By Steve Lundeberg, 541-737-4039, [email protected]
Source: Cristina Eisenberg, 541-737-4160, [email protected]
CORVALLIS, Ore. – Faculty in the Oregon State University College of Forestry will team up with Pacific Northwest Tribal nations on a three-year forest restoration effort whose goal is to improve the resilience of the region’s woodlands to climate change through Traditional Ecological Knowledge.
The U.S. Department of the Interior is funding the $5 million pilot project, which will include collecting the seeds of culturally and ecologically significant plants on Bureau of Land Management lands.
“We will also be assessing soil processes and forest understory and overstory structure, as well as wildlife habitat,” said Cristina Eisenberg, the college’s new associate dean for inclusive excellence and director of tribal initiatives. “All work will be done using TEK best practices, and we want this to become part of a longer-term project.”
Potential tribal partners include the Confederated Tribes of Coos, Lower Umpqua and Siuslaw Indians, the Confederated Tribes of the Grand Ronde, the Confederated Tribes of the Siletz, the Coquille Indian Tribe and the Cow Creek Band of the Umpqua Indians.

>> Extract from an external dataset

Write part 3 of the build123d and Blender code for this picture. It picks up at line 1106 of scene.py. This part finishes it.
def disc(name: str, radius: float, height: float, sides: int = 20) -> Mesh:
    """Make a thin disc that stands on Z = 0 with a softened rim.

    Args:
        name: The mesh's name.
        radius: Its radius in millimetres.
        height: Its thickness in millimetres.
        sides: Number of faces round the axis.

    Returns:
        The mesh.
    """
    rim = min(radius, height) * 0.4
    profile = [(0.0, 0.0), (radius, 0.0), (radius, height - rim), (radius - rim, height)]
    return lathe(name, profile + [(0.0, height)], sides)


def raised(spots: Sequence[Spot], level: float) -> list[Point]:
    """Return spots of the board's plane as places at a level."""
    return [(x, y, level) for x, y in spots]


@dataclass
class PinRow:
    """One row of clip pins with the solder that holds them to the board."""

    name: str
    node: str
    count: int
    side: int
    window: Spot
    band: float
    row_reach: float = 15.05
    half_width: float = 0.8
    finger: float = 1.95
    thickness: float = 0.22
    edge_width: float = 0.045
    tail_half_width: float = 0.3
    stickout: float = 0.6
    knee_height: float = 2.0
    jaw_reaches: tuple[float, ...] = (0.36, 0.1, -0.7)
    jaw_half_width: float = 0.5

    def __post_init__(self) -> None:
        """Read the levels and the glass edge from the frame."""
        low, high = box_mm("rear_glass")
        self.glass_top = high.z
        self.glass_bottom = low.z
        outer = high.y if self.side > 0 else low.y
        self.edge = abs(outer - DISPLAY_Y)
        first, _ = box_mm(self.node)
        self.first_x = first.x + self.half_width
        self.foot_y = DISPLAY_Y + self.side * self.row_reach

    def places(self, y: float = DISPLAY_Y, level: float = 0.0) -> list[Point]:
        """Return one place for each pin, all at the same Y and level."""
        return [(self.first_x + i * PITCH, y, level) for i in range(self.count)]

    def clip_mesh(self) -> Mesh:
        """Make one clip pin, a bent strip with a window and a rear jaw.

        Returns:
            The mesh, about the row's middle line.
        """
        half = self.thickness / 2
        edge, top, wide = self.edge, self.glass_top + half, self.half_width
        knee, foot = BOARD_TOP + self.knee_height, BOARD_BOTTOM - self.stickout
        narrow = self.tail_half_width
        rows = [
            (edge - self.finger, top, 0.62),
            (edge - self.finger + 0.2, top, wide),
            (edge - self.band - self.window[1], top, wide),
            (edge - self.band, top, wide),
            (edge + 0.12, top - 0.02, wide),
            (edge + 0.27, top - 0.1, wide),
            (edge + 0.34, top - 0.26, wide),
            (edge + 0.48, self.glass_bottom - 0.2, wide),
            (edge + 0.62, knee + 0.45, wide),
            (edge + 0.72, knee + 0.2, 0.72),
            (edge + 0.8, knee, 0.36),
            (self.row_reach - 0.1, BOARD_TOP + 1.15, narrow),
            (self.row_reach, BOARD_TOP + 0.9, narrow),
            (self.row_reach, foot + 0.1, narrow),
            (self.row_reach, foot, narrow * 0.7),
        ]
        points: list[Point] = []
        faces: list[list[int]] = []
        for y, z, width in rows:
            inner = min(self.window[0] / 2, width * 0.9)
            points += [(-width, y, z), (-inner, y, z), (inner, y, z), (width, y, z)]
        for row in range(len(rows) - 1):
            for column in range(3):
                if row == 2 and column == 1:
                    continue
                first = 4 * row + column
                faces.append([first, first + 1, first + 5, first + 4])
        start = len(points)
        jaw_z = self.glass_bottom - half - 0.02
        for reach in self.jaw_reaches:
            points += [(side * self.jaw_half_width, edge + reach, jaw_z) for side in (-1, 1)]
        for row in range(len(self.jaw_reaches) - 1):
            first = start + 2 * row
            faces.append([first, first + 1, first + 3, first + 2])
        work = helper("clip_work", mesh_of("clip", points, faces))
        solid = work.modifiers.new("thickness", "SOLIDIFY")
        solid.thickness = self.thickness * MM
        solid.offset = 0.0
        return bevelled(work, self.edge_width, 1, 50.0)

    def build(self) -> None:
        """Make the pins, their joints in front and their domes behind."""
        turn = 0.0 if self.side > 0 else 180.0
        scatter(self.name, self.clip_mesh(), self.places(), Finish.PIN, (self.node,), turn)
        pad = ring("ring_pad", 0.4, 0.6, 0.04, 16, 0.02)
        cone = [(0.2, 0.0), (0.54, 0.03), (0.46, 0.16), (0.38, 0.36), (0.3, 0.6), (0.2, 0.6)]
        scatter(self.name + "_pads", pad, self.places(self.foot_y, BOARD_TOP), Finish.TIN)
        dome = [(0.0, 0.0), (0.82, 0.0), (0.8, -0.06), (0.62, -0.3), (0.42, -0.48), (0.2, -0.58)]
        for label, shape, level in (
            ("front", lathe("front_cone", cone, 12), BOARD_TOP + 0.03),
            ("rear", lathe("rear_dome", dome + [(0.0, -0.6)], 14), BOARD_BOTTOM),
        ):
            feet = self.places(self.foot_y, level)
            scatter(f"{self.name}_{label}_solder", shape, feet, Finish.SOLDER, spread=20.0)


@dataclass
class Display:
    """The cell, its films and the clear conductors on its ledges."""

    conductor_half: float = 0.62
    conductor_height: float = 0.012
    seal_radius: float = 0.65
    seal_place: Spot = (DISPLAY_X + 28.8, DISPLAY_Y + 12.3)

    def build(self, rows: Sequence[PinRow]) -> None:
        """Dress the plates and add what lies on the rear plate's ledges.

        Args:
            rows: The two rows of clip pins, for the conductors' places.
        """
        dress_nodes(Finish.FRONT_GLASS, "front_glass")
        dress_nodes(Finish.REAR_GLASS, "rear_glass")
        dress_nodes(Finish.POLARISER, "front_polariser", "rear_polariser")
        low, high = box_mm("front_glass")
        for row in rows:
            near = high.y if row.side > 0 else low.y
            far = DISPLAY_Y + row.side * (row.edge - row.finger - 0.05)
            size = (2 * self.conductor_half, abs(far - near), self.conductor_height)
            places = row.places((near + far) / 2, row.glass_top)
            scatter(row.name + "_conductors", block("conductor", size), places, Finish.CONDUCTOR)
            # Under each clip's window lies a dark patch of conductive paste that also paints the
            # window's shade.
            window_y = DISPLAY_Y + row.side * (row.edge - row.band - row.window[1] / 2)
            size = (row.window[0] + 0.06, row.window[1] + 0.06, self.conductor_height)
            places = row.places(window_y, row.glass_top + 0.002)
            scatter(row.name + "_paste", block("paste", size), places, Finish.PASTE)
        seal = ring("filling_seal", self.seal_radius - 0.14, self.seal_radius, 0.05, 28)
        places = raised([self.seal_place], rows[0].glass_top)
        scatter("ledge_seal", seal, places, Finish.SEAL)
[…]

“We will engage each of these Tribal nations individually, co-creating partnerships that best reflect their unique community needs,” Eisenberg said. “The BLM is giving us the flexibility to adapt our project to best meet the needs of our partners.”

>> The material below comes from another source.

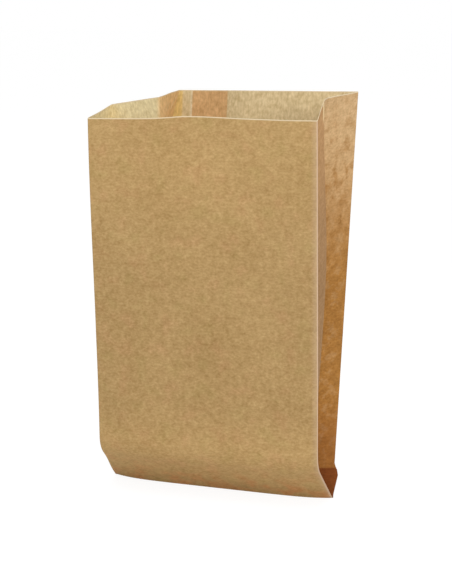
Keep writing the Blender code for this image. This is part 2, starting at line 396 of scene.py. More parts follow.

Traditional Ecological Knowledge is the accumulation of information, practices and beliefs about relationships and environmental functions, including all elements, species and processes within ecosystems, said Eisenberg, a first-generation Latinx and Native American (Apache and Rarámuri) scholar who holds a doctorate from the College of Forestry.
TEK is acquired over multiple Indigenous generations through direct contact with the environment, she said. It is used in life-sustaining pursuits such hunting, fishing, trapping, agriculture and forestry and as a means of assessing environmental health. TEK also encompasses the world view of Indigenous peoples, she added, including ecology, spirituality and human, plant and animal connections.
“We want to engage and empower tribal youth to help find solutions to the pressing conservation problems we are facing in Oregon and beyond,” Eisenberg said. “A goal is to provide as many job and educational opportunities as possible for tribal youth within the college. We also hope to foster a tribal seed-growing business, to build on work that has already done by some Tribal nations, and we will cocreate an ecocultural restoration plan for federal land.”
Co-principal investigators on the grant include soil scientist Tom DeLuca, the Cheryl Ramberg-Ford and Allyn C. Ford Dean of the College of Forestry; Chris Dunn, a fire ecologist in the college; restoration ecologist Tom Kaye, director of the Institute for Applied Ecology; and soil scientist Si Gao of Sacramento State University.
“We’ll follow the Department of the Interior’s National Seed Strategy and Plant Conservation and Restoration Program protocols to collect the seeds,” Eisenberg said. “The data collected will not be made publicly available without permission of the Tribal nations involved.”
Non-tribal partners include Forest Bridges and the Society for Ecological Restoration.